Monday, November 7, 2005

Superior, AZ

Friends: The high '80s isn't even a simmer here in the Valley of the Sun. Its got to be a lot hotter than that before Anna and David turn on their a/c. And its not that they're simply conditioned to the heat after 14 months out here,. Without the humidity, such temperatures are very comfortable. It's a dry heat you know.

But still, the sun's rays are intense, and if I stopped pedaling and let them feast upon me without my breeze, I would overheat. The shade is pleasantly cool in these temps. It helps that there aren't the prolonged day light hours of the summer time letting the concrete and asphalt heat up and retain their baking temperatures. It cools off into the '50s at night, making it down right chilly. When it gets up into the hundreds, however, Anna and David leave their a/c on all the day, whether or not they are home. When they go out they'll set the thermostat at 90, which actually seems cool when they come in from the outdoor inferno, at least for a spell. And then the thermostat goes down.

I do dehydrate faster than I realize, as it is surprisingly easy to down a 48-ounce Gatorade from the self-serve soda fountains of the Circle K convenience stores that are happily ubiquitous in Arizona, gracing nearly every town and dotting just about every other block in the sprawling metropolis and suburbia of Phoenix. They are a most cherished oasis, especially after a 30 or 40 mile dash from one desert town to another. Convenience stores with self-serve ice and soda are one thing that France lacks that would raise my enjoyment of cycling there a notch or two. The 7-Elevens of Thailand with their self-serve Big Gulps and bags of ice were one of the highlights o the country for me. It was even hotter there than here and had a humidity to match the heat. Never was ice so welcome and craved. The Circle K's of the American West offer the bonus that all sizes of drinks are 99 cents. It was a momentous day when I came upon one that had a 64-ounce cup, half a gallon, four pounds of Gatorade that I usually add a jolt of coke to. Now I enter every Circle K hoping for another 64-ounce cup, but I haven't encountered another, just mere 48-ouncers.

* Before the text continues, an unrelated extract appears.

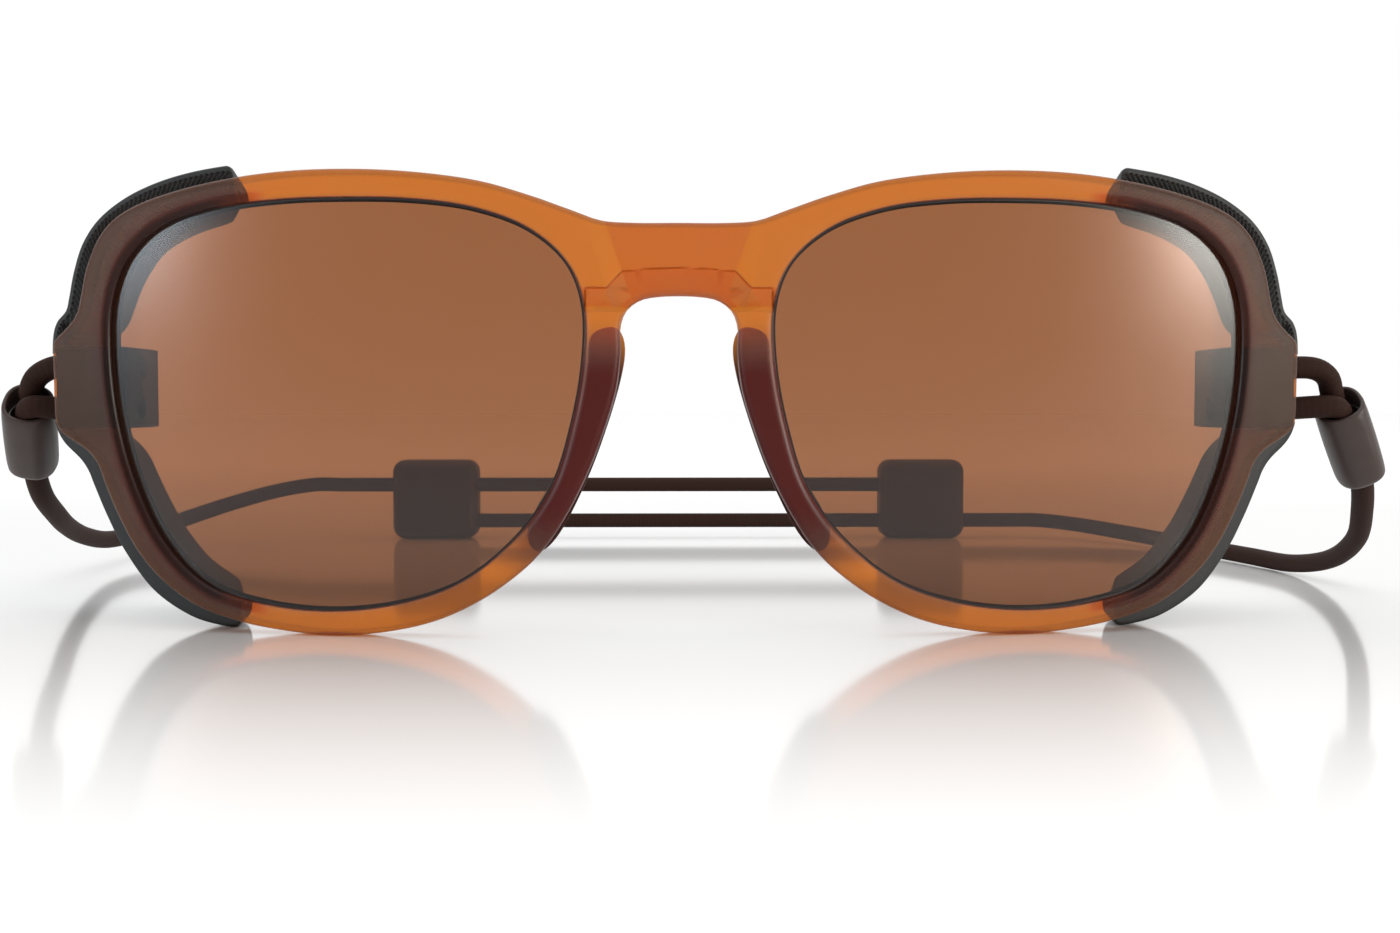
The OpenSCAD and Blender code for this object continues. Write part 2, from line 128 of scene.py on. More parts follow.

Phoenix is presently celebrating "Guitarmania," its version of Chicago's "Cows on Parade." Scattered about town were eight-foot tall electric guitars painted by different artists. They weren't as distinctive as Chicago's painted cows, as not a one lured David and I to pause and give it a closer look in the day-and-a-half we spent exploring Phoenix and environs on our bikes. The only ones we gave more than a passing look to were those around the baseball stadium, where we paused to peer inside. The eight-year old stadium is in downtown Phoenix, about a mile from David and Anna's apartment. Its retractable roof was open, but could be closed in seven minutes if need be. It offers the cheapest ticket in major league baseball, a bargain even greater than 64-ounces of frigid, flavored fluid for 99 cents. A couple hundred one dollar tickets go on sale the day of each game. The next cheapest ticket is $11. A security guard said people will buy the one dollar ticket and then go sit in an unoccupied better seat. David, who has accompanied me on my free ticket ambushes of Wrigley Field, wasn't fully aware of this unbelievably good deal, and had yet to take advantage of it. Its almost enough to lure me back.

Our meanderings took us the ten miles to Tempe, where Anna teaches history at Arizona Sate. She couldn't accompany us, as she was buried in grading papers on fascism in post-war Italy and Germany. If I could have stuck around until Tuesday I could have watched the "fascist director" Leni Reifenstahl's "Olympiad" of the 1936 Berlin Olympics with her class.

Half of our route to Tempe was on a bike path, some paved and some dirt, along a canal right under the flight pattern of two columns of aircraft just overhead, one after another hatched from the wild blue yonder, landing at the Phoenix Airport, just on the fringe of the downtown. We were on the campus Sunday afternoon just as the NFL Cardinals game was letting out from ASU's stadium. There were numerous packs of pedicabs, more than I'd ever seen, empty and loaded rushing to transport fans to the distant parking areas. They were so spread out that the congestion of the thousands leaving the stadium didn't much slow those of us on bikes. The most popular jersey among the fans was #40 of Pat Tillman, the player who forsook his NFL career to join the army and was killed in Afghanistan.

Not far from the stadium was a six or seven story upside down pyramid--Tempe's City Hall. Another architectural marvel was the Frank Lloyd Wright designed campus auditorium. Equally noteworthy was a park, complete with Japanese gardens, a couple of blocks from David and Anna's apartment that sits atop Interstate 10, totally muffling the roar of its twelve lanes of traffic, including one lane each way for HOVs (high occupancy vehicles).

Now its on to New Mexico and then El Paso and Marfa and maybe Dallas.